PEOs provide owners with an efficient employee leasing solution that can help boost the bottom line and keep a company tax compliant. As offsite Human Resource administrators, employee leasing services handle all administrative duties connected with of managing and paying employees. Small business owners don't have to haggle about hours and pay rates or engage in lengthy discussions about why a single worker shouldn't claim five dependents. Employees seldom complain about checks drafted from a professional outside agency that acts as a mediator between the company owner and themselves. Employers can hire and retain better qualified workers because of a more attractive benefits package offered through a professional employer organization.
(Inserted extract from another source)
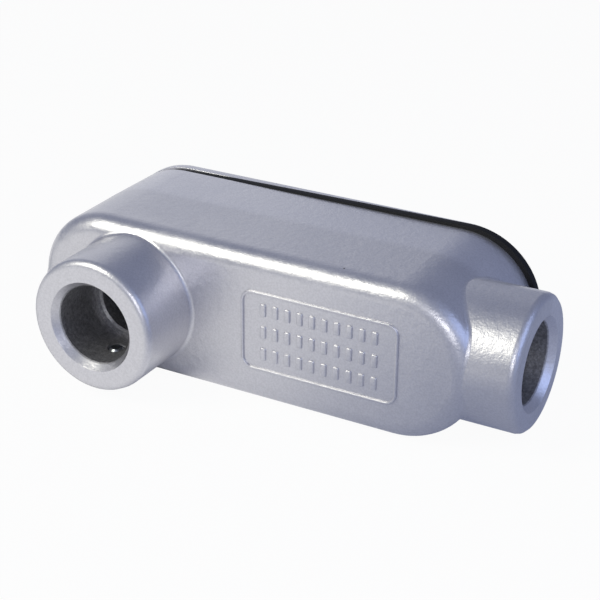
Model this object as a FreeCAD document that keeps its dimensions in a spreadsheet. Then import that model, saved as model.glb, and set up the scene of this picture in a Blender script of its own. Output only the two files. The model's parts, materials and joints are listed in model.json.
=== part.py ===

Small business owners who hire PEOs are responsible for turning in accurate employee records to the professional employer organization so that payroll accounts can be computed and a sufficient amount of insurance can be obtained to cover workers. Owners are responsible for ensuring that the firm furnishing employee leasing services has accurate information regarding the names and addresses of employees, the number of dependents claimed, and whether the worker is married or single. Depending on how often workers are paid, on a weekly or bi-weekly basis, company owners turn in hours and rate of pay. PEOs compute payroll and print employee checks; owners simply pick them up or ask workers to stop by the PEO office for disbursement. At the end of the pay period, owners are billed for employee payroll, insurance premiums, and administrative fees. Most firms offering an efficient employer leasing solution charge companies from 3% to 15% of the total payroll. Owners can figure on paying PEOs what it would cost to hire one additional staff member. But the savings realized by not having to pay high premiums or employ Human Resources personnel is well worth it, not to mention the headaches that accompany filing quarterly employer reports and meeting federal and state tax compliance.